Using Fewshots with Docs

By default, you don't need to use FewShots with Docs. Fixie's automatic behavior will produce a Q/A agent that meets the general need.

If using FewShots, you'll need to manually tell Fixie to query the corpus using the built-in fixie_query_corpus function.

Here's an example for an Agent that has access to docs about the primary plot points from HBO's Silicon Valley:

FEW_SHOTS = """
Q: Who was Gilfoyle played by?
Ask Func[fixie_query_corpus]: Who was Gilfoyle played by?
Func[fixie_query_corpus] says: Gilfoyle was played by Martin Starr.
A: Gilfoyle was played by Martin Starr.
"""

Excluding documents during crawl

There are some cases where you don't want Fixie to crawl certain wepages or types of webpages when using the * wildcard pattern.

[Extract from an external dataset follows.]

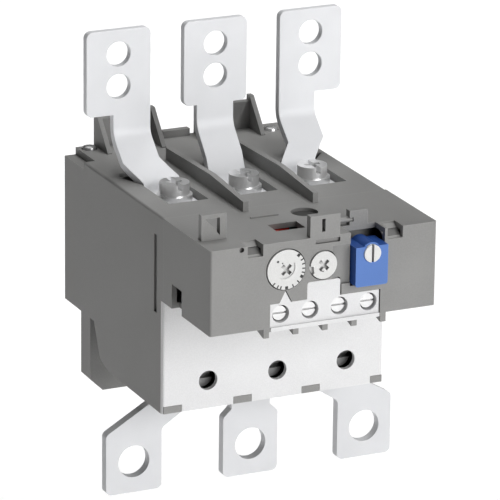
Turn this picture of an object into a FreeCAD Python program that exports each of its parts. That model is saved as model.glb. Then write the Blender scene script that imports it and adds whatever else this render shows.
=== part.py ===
import FreeCAD, Part
import os
import re
import Sketcher
from FreeCAD import Placement, Rotation, Vector

# Thermal overload relay for three poles, hanging from its line bars.
# Frame: X right, Y back, Z up, millimetres. The origin is the centre of the upper hole
# of the middle line bar, on the front face of the plates.
# Names ending in _drop are depths under the origin, names ending in _front are distances
# in front of it, and names ending in _back are distances behind it.

SIZES = {
    # line bars
    "line_pitch": 35.0,
    "line_hole_radius": 4.25,
    "line_hole_step": 11.1,
    "bar_thick": 2.8,
    "plate_wide": 23.0,
    "plate_rise": 8.2,
    "plate_drop": 20.8,
    "plate_corner": 2.2,
    "neck_wide": 13.4,
    "bend_drop": 28.6,
    "jog_start": 5.6,
    "jog_end": 13.6,
    "outer_knee_front": 8.5,
    "outer_knee_drop": 37.4,
    "outer_toe_front": 15.0,
    "outer_toe_drop": 41.2,
    "outer_toe_run": 3.6,
    "middle_toe_front": 13.4,
    # poles and casing
    "pole_pitch": 25.0,
    "case_shift": -1.3,
    "case_wide": 79.8,
    "case_drop": 40.7,
    "case_back": 31.7,
    "case_front": 51.2,
    "case_deep_drop": 108.1,
    "heel_back": 6.4,
    "heel_slope": 5.2,
    "heel_long": 13.0,
    "heel_rise": 2.4,
    "heel_round": 4.0,
    "rear_rise": 13.9,
    "foot_near": 9.6,
    "foot_thick": 7.9,
    "foot_fall": 12.6,
    "foot_corner": 4.6,
    "wall": 1.8,
    "partition": 2.0,
    "chamber_top_drop": 56.0,
    "chamber_floor": 4.0,
    "chamber_rear": 9.0,
    "edge_round": 0.8,
    "ledge_wide": 4.0,
    "ledge_long": 17.0,
    "ledge_deep": 2.5,
    "groove_deep": 0.8,
    "groove_near": 5.1,
    "groove_wide": 2.4,
    "groove_top": 7.2,
    "groove_long": 26.6,
    # fences, hoods and curb on the top
    "fence_over": 3.6,
    "fence_front_rise": 3.4,
    "fence_rise": 5.2,
    "fence_crest_front": 29.0,
    "fence_back": 7.0,
    "fence_back_rise": 4.2,
    "root": 1.0,
    "hood_shift": 18.5,
    "hood_wide": 21.5,
    "hood_thick": 2.4,
    "hood_rise": 9.7,
    "fin_thick": 1.6,
    "fin_rise": 11.6,
    "fin_long": 12.2,
    "fin_toe": 0.4,
    "curb_left": 5.8,
    "curb_right": 4.0,
    "curb_rise": 2.5,
    # rear screws
    "rear_left_x": -33.6,
    "rear_left_inset": 3.4,
    "rear_right_x": 32.5,
    "rear_right_inset": 6.7,
    "rear_head_radius": 2.4,
    "rear_head_high": 2.0,
    "rear_shank_radius": 1.5,
    "rear_shank_long": 9.0,
    "small_slot_wide": 0.7,
    "small_slot_deep": 0.9,
    # troughs and line clamps
    "trough_front": 37.9,
    "pad_lift": 0.1,
    "pad_wide": 13.4,
    "pad_front": 37.5,
    "clamp_front": 26.0,
    "clamp_head_radius": 5.0,
    "clamp_head_high": 4.0,
    "clamp_shank_radius": 2.5,
    "clamp_shank_long": 11.5,
    "washer_radius": 6.0,
    "washer_thick": 2.0,
    "nut_wide": 8.0,
    "nut_thick": 3.6,
    "nut_roof": 3.0,
    "slot_wide": 1.7,
    "slot_deep": 2.0,
    "cross_share": 0.55,
    # heater ribbons and bimetal strips
    "ribbon_thick": 1.4,
    "ribbon_wide": 9.0,
    "ribbon_near": 15.6,
    "ribbon_shift": 2.0,
    "ribbon_end": 1.0,
    "ribbon_turn_high": 4.0,
    "ribbon_turn_back": 3.0,
    "ribbon_foot_high": 1.4,
    "ribbon_foot_low": 1.5,
    "strip_thick": 0.8,
    "strip_side": 4.4,
    "strip_deep": 8.0,
    "strip_under": 0.8,
    "strip_foot_fall": 4.0,
    "strip_foot_gap": 2.4,
    # load tabs
    "tab_pitch": 42.5,
    "tab_wide": 20.0,
    "tab_front": 30.9,
    "tab_thick": 3.5,
    "tab_drop": 142.2,
    "tab_shoulder_drop": 120.9,
    "tab_hole_radius": 5.6,
    "tab_hole_drop": 131.3,
    "tab_top_rise": 18.1,
    "tab_neck_wide": 14.1,
    "tab_slant": 12.0,
    "tab_slant_share": 0.8,
    "tab_notch": 2.9,
    "tab_corner": 2.0,
    "load_screw_rise": 9.8,
    "load_head_radius": 3.7,
    "load_head_high": 3.4,
    "load_head_front": 46.5,
    "load_shank_radius": 2.2,
    "load_shank_end": 21.5,
    "load_nut_wide": 7.2,
    "load_nut_thick": 3.0,
    # front panel
    "panel_thick": 1.8,
    "panel_gap": 0.15,
    "panel_lift": 0.2,
    "panel_hole_radius": 3.35,
    "panel_drop": 107.9,
    "clip_high": 2.4,
    "clip_wide": 6.4,
    "clip_first_left": -40.8,
    "clip_second_left": -15.7,
    "clip_third_left": 9.1,
    "clip_last_left": 34.3,
    "clip_last_wide": 4.2,
    # head cover
    "head_front": 87.7,
    "shelf_thick": 1.2,
    "shelf_deep": 9.0,
    "rib_wide": 1.9,
    "rib_long": 8.0,
    "rib_fall": 3.15,
    "rib_tip": 0.8,
    "sill_over": 1.5,
    "bridge_front": 77.0,
    "bridge_thick": 2.0,
    "bridge_lift": 1.5,
    "bridge_over": 6.9,
    "window_left": 13.3,
    "window_wide": 10.2,
    "window_front": 77.0,
    "window_deep": 7.0,
    "flag_room": 1.7,
    "ridge_left": 2.2,
    "ridge_long": 9.8,
    "ridge_back": 7.6,
    "ridge_thick": 0.6,
    "ridge_high": 0.5,
    "pit_x": 3.5,
    "pit_inset": 11.2,
    "pit_deep": 1.2,
    "pit_radius": 4.5,
    "ramp_left_x": -28.4,
    "ramp_right_x": 20.9,
    "ramp_wide": 5.5,
    "ramp_deep": 3.9,
    "ramp_lip": 1.2,
    "ramp_long": 6.2,
    "ramp_shallow": 0.6,
    "dot_x": -30.4,
    "dot_step": 0.9,
    "dot_radius": 0.85,
    "gate_front": 65.8,
    "gate_wide": 7.9,
    "gate_high": 8.35,
    "hollow_x": 5.0,
    "hollow_out": 4.9,
    "hollow_radius": 6.0,
    "hollow_step": 0.7,
    # lugs and latch
    "lug_left": 6.5,
    "lug_right": 4.0,
    "lug_slot_left": 2.4,
    "lug_slot_wide": 1.2,
    "lug_slot_high": 1.6,
    "lug_groove_left": 4.6,
    "lug_groove_wide": 8.7,
    "lug_groove_step": 0.8,
    "lug_groove_high": 1.5,
    "lug_groove_deep": 0.9,
    "lug_thick": 2.6,
    "rear_lug_left": 3.1,
    "rear_lug_right": 3.3,
    "rear_lug_step": 2.3,
    "rear_lug_notch": 1.4,
    "post_left": 7.1,
    "post_rise": 1.6,
    "post_radius": 0.9,
    "block_wide": 1.2,
    "block_rise": 2.6,
    "latch_inset": 1.6,
    "latch_thick": 2.4,
    "latch_frame": 1.3,
    "latch_post": 2.2,
    "lug_top_drop": 33.6,
    "latch_wide": 8.6,
    "latch_front": 76.0,
    "latch_top_drop": 32.2,
    # auxiliary terminals
    "aux_mid": -0.75,
    "aux_pitch": 10.35,
    "aux_wide": 38.5,
    "aux_front": 87.2,
    "aux_deep": 21.2,
    "aux_high": 7.85,
    "label_left": 7.0,
    "label_wide": 11.6,
    "label_high": 5.7,
    "pointer_x": -14.75,
    "pointer_high": 3.8,
    "pointer_wide": 4.2,
    "upstand_thick": 1.5,
    "aux_top_drop": 61.3,
    "aux_screw_step": 3.6,
    "well_radius": 3.0,
    "well_deep": 5.0,
    "aux_head_radius": 2.4,
    "aux_head_high": 2.0,
    "aux_head_sink": 1.2,
    "aux_shank_radius": 1.5,
    "aux_shank_long": 12.0,
    "aux_clamp_wide": 6.2,
    "aux_clamp_thick": 1.2,
    "aux_clamp_fall": 3.6,
    "aux_clamp_rise": 2.4,
    "aux_clamp_room": 3.0,
    "aux_roof": 0.9,
    # dials
    "dial_x": -14.9,
    "dial_drop": 50.0,
    "dial_radius": 6.6,
    "dial_front": 88.1,
    "dial_thick": 1.5,
    "dial_shaft_radius": 2.5,
    "cam_radius": 3.8,
    "cam_offset": 1.0,
    "cam_thick": 3.0,
    "cam_gap": 0.4,
    "cross_reach": 1.5,
    "cross_half": 0.42,
    "cross_deep": 1.2,
    "arc_radius": 3.4,
    "arc_shift": 0.8,
    "arc_high": 0.4,
    "selector_x": -1.7,
    "selector_drop": 50.2,
    "selector_radius": 4.6,
    "selector_front": 88.1,
    "selector_shaft_radius": 1.9,
    "selector_thick": 1.5,
    "notch_share": 0.72,
    "notch_deep": 1.2,
    # reset button and stud
    "button_x": 13.9,
    "button_wide": 11.4,
    "button_front": 91.0,
    "button_deep": 10.0,
    "button_top_drop": 45.0,
    "button_low_drop": 58.2,
    "stem_radius": 1.6,
    "stem_drop": 54.3,
    "stem_end": 71.5,
    "spring_seat": 86.6,
    "spring_bore": 3.0,
    "spring_radius": 2.3,
    "spring_wire": 0.35,
    "spring_turns": 4.0,
    "spring_end_gap": 0.05,
    "stud_x": 13.9,
    "stud_drop": 47.3,
    "stud_radius": 2.9,
    "stud_front": 91.6,
    "stud_neck_radius": 1.6,
    "stud_seat": 7.0,
    "stud_tail": 0.6,
    "stud_slot_wide": 0.9,
    "stud_slot_deep": 1.3,
    # trip mechanism
    "slider_front": 25.0,
    "slider_deep": 5.0,
    "slider_top_drop": 57.4,
    "slider_high": 2.4,
    "slider_left": 36.0,
    "slider_right": 28.0,
    "slider_beam_right": 33.0,
    "slider_arm_wide": 3.0,
    "slider_arm_front": 59.5,
    "slider_travel": 3.0,
    "finger_wide": 1.6,
    "finger_high": 6.0,
    "finger_deep": 3.0,
    "lever_x": 29.5,
    "lever_front": 71.0,
    "lever_top_drop": 56.0,
    "lever_high": 4.0,
    "lever_arm_front": 57.0,
    "lever_arm_wide": 2.2,
    "lever_nose_x": 9.0,
    "lever_nose_front": 62.2,
    "lever_nose_half": 1.0,
    "lever_nose_thick": 1.6,
    "lever_root_front": 2.2,
    "lever_root_back": 1.6,
    "hub_radius": 2.7,
    "hub_over": 2.0,
    "pin_radius": 1.2,
    "rocker_x": -9.0,
    "rocker_front": 61.0,
    "rocker_left": 18.0,
    "rocker_right": 12.0,
    "rocker_thick": 1.6,
    "rocker_arm_half": 1.6,
    "rocker_tip_half": 1.0,
    "contact_inset": 2.0,
    "contact_open_x": 3.0,
    "contact_radius": 1.2,
    "contact_thick": 0.5,
    "flag_x": -11.05,
    "flag_wide": 2.3,
    "flag_near": 77.0,
    "flag_deep": 4.5,
    "flag_top_drop": 43.3,
    "flag_thick": 1.2,
    "leaf_thick": 0.5,
    "leaf_wide": 4.0,
    "leaf_open_gap": 3.6,
    "pin_seat": 0.8,
    # clearances, and how far a cut runs past the face that it opens
    "past": 1.0,
    "slide_gap": 0.3,
    "running_gap": 0.4,
    "shaft_gap": 0.05,
}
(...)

In order to do this, you can supply a set of exclude_patterns, which are an array of regular expressions:

import fixieai

BASE_PROMPT = """I answer questions based on the supplied corpus"""

URLS = [
    "https://public.myamazingsite.com/*"
]

# Don't index any PDFs
EXCLUDE_PATTERNS = [
  "*.pdf",
]

CORPORA = [fixieai.DocumentCorpus(urls=URLS, exclude_patterns=EXCLUDE_PATTERNS)]
agent = fixieai.CodeShotAgent(BASE_PROMPT, [], CORPORA, conversational=True)

Supported file types

File Type Extension
Documents .doc, .docx, .ppt, .pptx
PDFs .pdf
Webpages .html
Text .md, .txt, .rtf,
Email .msg, .eml
E-Books .epub

Monitoring Indexing Status

You can check the indexing status of your Agent by asking it any question. Your agent will return I'm still starting up. Please try again in a few minutes if it's still indexing. Indexing can take upwards of a few hours for very large data sets (smaller sets can be done in just a few minutes).

Coming soon is the ability to see and manage your indexing directly on the Fixie dev console.